Each year more than two million people visit the Great Barrier Reef. For many Reef users, the public face of the Great Barrier Reef Marine Park’s management effort is the field officers they meet when they’re out on the water or on an island.
Field officers are crucial to management of the World Heritage Area. This includes making sure there is up-to-date regional and site-specific information for visitors, education groups and commercial users on how to enjoy the Reef responsibly.
Facilities such as public moorings, reef protection markers, campgrounds, picnic areas and amenities, walking tracks and lookouts are there to make sure everyone can have a great time out on the Reef and its islands, while looking after them for future visitors.
The Field Management Program maintains 127 reef protection markers where there is no anchoring allowed and 128 public use moorings. This infrastructure protects the Reef where anchoring would otherwise damage the fragile reefs visitors come to enjoy and facilitates use at sites where visitation is high.
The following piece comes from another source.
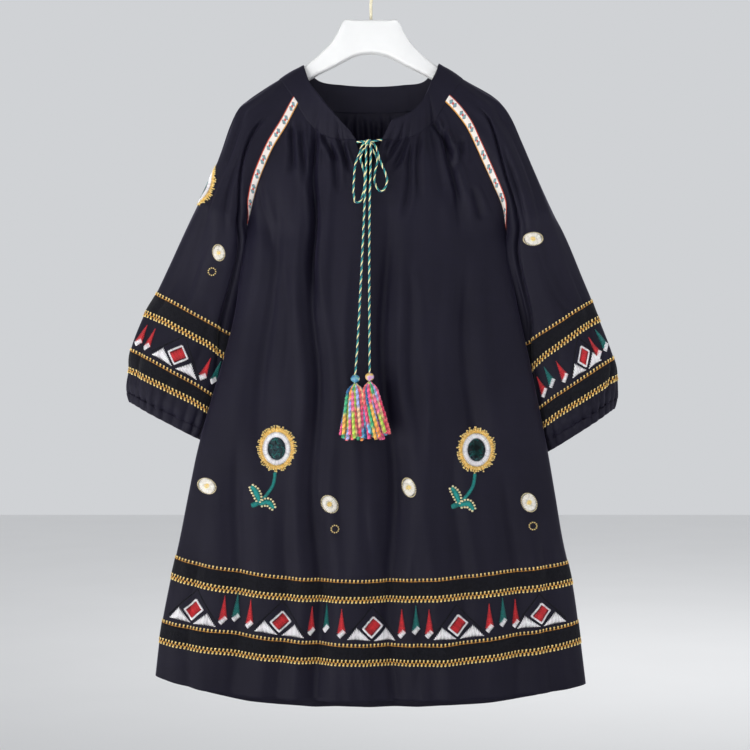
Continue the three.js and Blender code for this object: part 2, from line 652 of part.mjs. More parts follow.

They also look after 163 kilometres of walking track, 111 campgrounds, 21 boardwalks and lookouts and 15 kilometres of public roads. These well-constructed visitor facilities provide safety and enjoyment to visitors and help protect the environment from human impacts.
Further information about island national parks is available at the Queensland Department of National Parks, Sport and Racing. Here you can obtain information about the natural and cultural values, as well as the facilities of the island you are visiting.
Some islands in the Great Barrier Reef World Heritage Area are Commonwealth Islands that are subject to private lease arrangements, Department of Defence activities, or are managed by a caretaker. These islands have additional management arrangements in place.